-- START Information supplied --
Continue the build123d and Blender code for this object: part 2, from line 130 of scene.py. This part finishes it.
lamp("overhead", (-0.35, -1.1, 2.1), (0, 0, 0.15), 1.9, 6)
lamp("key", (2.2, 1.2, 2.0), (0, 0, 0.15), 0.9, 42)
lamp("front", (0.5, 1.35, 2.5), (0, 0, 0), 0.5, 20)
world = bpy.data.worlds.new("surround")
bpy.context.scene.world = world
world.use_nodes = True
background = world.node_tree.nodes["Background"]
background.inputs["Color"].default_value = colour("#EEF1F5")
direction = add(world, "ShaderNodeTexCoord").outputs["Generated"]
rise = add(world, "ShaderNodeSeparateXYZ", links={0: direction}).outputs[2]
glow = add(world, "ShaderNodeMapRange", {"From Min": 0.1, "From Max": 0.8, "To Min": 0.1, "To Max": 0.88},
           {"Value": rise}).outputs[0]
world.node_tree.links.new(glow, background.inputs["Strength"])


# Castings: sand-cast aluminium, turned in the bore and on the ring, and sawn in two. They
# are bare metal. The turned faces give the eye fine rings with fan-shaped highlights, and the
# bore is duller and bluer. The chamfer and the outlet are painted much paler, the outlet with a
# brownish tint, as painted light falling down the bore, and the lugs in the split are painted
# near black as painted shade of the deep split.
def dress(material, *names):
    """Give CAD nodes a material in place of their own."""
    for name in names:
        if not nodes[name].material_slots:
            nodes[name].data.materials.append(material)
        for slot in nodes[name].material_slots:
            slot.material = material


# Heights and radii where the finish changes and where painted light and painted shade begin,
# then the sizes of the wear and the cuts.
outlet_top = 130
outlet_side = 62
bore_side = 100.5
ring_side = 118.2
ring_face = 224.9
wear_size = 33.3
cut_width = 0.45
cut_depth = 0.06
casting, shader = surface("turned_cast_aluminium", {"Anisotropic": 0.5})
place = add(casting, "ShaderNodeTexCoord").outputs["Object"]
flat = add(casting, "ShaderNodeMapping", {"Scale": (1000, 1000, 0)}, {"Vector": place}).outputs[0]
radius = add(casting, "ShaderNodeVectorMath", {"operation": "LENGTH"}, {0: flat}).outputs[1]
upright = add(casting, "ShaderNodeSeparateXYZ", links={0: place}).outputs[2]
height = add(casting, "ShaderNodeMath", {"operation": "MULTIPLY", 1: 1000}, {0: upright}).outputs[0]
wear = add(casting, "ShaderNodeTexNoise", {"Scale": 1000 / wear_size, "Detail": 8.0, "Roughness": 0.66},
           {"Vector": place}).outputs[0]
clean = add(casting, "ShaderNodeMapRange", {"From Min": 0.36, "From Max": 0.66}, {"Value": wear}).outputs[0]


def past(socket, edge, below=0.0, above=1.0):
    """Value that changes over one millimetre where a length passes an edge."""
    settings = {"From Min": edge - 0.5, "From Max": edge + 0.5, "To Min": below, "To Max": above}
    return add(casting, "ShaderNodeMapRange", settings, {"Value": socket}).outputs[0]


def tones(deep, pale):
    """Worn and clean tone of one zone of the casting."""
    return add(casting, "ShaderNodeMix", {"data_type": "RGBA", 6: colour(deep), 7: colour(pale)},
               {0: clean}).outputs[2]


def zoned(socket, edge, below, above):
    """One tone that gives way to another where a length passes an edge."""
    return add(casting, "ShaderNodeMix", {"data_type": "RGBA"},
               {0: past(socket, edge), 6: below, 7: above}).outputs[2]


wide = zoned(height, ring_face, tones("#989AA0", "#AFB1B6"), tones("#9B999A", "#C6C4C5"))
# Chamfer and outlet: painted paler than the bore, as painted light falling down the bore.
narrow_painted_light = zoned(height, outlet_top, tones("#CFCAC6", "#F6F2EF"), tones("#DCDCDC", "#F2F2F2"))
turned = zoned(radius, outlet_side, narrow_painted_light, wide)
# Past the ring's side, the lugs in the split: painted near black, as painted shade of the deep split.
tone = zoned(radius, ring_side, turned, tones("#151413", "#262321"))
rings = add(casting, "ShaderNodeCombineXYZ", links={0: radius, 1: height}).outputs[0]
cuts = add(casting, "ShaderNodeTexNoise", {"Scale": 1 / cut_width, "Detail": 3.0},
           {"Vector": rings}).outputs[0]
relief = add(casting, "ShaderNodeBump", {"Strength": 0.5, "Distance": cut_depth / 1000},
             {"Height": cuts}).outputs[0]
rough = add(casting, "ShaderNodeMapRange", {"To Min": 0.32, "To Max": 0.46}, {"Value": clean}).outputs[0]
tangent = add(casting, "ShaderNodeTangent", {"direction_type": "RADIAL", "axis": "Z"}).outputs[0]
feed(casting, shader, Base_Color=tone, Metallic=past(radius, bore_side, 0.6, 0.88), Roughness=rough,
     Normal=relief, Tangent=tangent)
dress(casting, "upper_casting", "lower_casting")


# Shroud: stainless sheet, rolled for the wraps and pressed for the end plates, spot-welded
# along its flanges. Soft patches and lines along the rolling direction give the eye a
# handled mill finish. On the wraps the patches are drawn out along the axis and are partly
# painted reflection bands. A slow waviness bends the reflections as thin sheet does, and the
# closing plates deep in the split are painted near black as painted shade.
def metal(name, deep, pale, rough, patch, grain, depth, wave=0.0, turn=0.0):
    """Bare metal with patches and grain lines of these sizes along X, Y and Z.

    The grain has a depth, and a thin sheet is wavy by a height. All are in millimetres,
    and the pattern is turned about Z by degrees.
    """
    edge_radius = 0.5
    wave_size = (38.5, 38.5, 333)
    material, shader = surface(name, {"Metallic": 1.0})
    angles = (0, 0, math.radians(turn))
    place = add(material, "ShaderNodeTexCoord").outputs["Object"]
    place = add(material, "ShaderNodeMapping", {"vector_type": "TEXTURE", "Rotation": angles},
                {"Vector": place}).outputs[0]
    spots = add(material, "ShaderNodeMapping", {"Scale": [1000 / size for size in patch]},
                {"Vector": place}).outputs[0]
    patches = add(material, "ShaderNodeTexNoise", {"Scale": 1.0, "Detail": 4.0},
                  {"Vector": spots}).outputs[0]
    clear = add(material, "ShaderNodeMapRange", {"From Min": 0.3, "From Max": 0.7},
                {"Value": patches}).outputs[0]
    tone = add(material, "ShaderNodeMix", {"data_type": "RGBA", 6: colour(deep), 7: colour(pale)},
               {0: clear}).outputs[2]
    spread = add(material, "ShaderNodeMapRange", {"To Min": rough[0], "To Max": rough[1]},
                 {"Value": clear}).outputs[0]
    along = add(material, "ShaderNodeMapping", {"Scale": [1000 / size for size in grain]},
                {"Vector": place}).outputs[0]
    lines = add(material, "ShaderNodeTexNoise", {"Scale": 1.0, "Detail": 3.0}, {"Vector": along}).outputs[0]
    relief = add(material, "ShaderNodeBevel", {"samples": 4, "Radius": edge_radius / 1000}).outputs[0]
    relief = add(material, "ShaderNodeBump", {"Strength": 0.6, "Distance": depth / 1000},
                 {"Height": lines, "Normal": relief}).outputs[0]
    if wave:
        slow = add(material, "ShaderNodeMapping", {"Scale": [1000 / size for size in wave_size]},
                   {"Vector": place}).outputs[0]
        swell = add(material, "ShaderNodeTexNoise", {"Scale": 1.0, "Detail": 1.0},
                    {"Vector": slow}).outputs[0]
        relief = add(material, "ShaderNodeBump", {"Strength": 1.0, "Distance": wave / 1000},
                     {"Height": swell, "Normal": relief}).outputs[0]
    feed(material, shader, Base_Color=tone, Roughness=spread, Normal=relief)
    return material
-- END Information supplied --
-- START Information supplied --
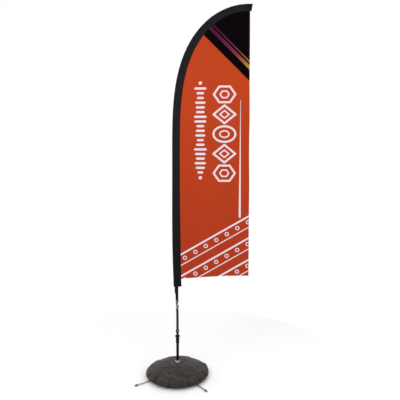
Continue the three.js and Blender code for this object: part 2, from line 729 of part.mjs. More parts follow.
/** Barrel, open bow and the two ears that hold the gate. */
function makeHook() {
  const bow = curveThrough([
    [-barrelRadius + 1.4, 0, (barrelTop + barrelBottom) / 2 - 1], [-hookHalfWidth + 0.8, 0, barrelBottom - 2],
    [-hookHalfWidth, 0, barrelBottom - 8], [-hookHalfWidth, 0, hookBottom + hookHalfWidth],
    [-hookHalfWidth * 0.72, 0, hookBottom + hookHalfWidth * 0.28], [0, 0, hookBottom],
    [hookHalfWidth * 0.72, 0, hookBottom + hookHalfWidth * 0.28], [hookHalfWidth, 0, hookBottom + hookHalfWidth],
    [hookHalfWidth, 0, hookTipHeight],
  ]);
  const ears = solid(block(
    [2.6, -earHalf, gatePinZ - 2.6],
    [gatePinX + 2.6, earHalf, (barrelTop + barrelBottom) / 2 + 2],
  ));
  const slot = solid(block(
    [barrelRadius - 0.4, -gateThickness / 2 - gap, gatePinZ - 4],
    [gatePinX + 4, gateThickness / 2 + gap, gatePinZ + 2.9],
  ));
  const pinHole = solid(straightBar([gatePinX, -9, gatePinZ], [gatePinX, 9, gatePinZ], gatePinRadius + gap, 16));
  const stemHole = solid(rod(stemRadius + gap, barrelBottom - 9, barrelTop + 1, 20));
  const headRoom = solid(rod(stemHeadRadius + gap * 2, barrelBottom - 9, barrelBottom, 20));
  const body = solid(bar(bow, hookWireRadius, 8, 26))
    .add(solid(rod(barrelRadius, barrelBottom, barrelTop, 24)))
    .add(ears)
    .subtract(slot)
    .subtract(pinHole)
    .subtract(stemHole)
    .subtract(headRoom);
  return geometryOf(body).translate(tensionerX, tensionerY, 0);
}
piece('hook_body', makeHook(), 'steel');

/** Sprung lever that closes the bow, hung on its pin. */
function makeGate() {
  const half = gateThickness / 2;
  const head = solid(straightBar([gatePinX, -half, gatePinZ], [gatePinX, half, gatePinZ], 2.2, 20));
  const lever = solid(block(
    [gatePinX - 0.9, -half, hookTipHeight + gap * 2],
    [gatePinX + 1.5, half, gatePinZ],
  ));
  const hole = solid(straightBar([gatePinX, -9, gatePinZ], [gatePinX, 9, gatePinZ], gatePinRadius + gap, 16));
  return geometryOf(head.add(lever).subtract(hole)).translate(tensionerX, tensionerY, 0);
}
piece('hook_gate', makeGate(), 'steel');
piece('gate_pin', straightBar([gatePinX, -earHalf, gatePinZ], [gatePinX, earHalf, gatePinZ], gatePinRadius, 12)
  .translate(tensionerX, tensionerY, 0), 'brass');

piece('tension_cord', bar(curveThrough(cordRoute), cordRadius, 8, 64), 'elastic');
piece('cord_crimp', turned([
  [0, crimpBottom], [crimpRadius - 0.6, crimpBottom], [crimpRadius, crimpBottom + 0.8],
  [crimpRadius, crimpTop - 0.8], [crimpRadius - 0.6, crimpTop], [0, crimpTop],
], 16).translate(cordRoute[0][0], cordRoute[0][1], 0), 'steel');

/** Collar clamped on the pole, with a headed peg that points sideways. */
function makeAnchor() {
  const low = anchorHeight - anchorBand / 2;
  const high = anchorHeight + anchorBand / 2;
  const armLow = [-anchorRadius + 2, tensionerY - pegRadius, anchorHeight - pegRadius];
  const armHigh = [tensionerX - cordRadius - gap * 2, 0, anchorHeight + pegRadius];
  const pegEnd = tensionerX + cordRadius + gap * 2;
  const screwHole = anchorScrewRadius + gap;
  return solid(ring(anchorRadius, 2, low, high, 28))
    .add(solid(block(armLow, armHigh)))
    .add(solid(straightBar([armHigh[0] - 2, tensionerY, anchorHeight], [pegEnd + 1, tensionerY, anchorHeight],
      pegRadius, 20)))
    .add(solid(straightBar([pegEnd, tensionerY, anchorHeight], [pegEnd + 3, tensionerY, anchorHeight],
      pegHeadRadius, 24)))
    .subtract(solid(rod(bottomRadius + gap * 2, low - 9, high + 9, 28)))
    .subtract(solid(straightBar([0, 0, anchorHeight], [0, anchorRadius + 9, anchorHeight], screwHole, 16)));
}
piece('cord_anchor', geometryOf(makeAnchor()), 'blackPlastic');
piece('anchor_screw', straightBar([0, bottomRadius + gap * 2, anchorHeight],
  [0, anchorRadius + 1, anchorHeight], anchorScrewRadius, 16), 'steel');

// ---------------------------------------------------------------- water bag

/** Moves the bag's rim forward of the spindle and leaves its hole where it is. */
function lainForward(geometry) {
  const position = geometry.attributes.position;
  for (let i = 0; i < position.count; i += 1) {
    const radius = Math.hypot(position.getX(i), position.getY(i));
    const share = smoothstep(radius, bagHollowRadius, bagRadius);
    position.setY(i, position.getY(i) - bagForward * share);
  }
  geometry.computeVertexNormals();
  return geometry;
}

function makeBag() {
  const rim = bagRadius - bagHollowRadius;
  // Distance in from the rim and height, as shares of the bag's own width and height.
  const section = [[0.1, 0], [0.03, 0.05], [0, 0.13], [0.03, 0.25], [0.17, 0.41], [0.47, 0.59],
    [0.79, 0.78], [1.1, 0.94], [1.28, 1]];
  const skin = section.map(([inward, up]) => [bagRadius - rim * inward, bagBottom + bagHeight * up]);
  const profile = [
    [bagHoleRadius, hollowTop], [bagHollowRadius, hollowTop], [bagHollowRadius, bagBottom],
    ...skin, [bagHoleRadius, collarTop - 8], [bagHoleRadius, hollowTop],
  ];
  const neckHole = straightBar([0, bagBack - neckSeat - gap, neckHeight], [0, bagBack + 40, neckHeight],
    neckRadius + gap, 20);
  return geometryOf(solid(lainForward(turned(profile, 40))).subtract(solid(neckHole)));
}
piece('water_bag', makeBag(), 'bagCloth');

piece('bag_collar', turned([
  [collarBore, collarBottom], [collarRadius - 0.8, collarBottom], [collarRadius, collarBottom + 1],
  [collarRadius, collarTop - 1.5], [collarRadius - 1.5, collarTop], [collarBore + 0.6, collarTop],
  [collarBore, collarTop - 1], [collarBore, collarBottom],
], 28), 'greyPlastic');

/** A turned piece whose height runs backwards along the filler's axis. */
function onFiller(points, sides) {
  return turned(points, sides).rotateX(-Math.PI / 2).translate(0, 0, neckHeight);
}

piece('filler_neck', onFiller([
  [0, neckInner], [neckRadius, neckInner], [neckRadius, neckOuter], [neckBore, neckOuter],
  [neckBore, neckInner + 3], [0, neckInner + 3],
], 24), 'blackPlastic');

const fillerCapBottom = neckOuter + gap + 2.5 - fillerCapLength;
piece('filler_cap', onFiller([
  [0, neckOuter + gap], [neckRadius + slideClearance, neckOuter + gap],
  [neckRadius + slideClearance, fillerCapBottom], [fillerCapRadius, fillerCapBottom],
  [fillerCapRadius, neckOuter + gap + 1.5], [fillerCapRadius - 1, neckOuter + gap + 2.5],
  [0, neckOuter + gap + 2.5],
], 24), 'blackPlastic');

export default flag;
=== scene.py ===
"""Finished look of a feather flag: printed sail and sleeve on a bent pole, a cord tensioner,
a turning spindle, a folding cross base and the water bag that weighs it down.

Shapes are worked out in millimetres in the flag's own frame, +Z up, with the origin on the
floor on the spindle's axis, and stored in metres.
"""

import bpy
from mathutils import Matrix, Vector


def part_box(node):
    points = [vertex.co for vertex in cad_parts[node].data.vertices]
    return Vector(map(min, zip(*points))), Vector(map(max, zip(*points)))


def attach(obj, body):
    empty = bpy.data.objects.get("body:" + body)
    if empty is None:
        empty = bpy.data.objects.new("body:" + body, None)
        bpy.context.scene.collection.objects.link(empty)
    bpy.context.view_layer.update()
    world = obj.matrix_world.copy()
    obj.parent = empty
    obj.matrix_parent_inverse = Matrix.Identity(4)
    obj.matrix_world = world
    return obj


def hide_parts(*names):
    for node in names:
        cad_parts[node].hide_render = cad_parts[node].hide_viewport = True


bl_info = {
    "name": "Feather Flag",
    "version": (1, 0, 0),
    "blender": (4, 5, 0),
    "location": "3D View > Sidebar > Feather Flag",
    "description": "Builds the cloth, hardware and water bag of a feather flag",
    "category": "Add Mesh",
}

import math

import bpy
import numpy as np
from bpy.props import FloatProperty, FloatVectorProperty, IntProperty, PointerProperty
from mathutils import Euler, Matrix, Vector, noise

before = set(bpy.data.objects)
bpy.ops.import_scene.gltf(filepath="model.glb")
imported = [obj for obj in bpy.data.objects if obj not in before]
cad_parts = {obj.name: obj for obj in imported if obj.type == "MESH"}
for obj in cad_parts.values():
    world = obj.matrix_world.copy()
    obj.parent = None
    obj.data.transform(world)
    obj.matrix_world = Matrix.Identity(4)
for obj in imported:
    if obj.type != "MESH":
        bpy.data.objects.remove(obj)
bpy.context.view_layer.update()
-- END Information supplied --
== Stated exercise ==
Among the lines above, find the one with "filler's axis. */" and the one with "points = [vertex.co". Quote both and everything between them, exactly.

== The output ==
/** A turned piece whose height runs backwards along the filler's axis. */
function onFiller(points, sides) {
  return turned(points, sides).rotateX(-Math.PI / 2).translate(0, 0, neckHeight);
}

piece('filler_neck', onFiller([
  [0, neckInner], [neckRadius, neckInner], [neckRadius, neckOuter], [neckBore, neckOuter],
  [neckBore, neckInner + 3], [0, neckInner + 3],
], 24), 'blackPlastic');

const fillerCapBottom = neckOuter + gap + 2.5 - fillerCapLength;
piece('filler_cap', onFiller([
  [0, neckOuter + gap], [neckRadius + slideClearance, neckOuter + gap],
  [neckRadius + slideClearance, fillerCapBottom], [fillerCapRadius, fillerCapBottom],
  [fillerCapRadius, neckOuter + gap + 1.5], [fillerCapRadius - 1, neckOuter + gap + 2.5],
  [0, neckOuter + gap + 2.5],
], 24), 'blackPlastic');

export default flag;
=== scene.py ===
"""Finished look of a feather flag: printed sail and sleeve on a bent pole, a cord tensioner,
a turning spindle, a folding cross base and the water bag that weighs it down.

Shapes are worked out in millimetres in the flag's own frame, +Z up, with the origin on the
floor on the spindle's axis, and stored in metres.
"""

import bpy
from mathutils import Matrix, Vector


def part_box(node):
    points = [vertex.co for vertex in cad_parts[node].data.vertices]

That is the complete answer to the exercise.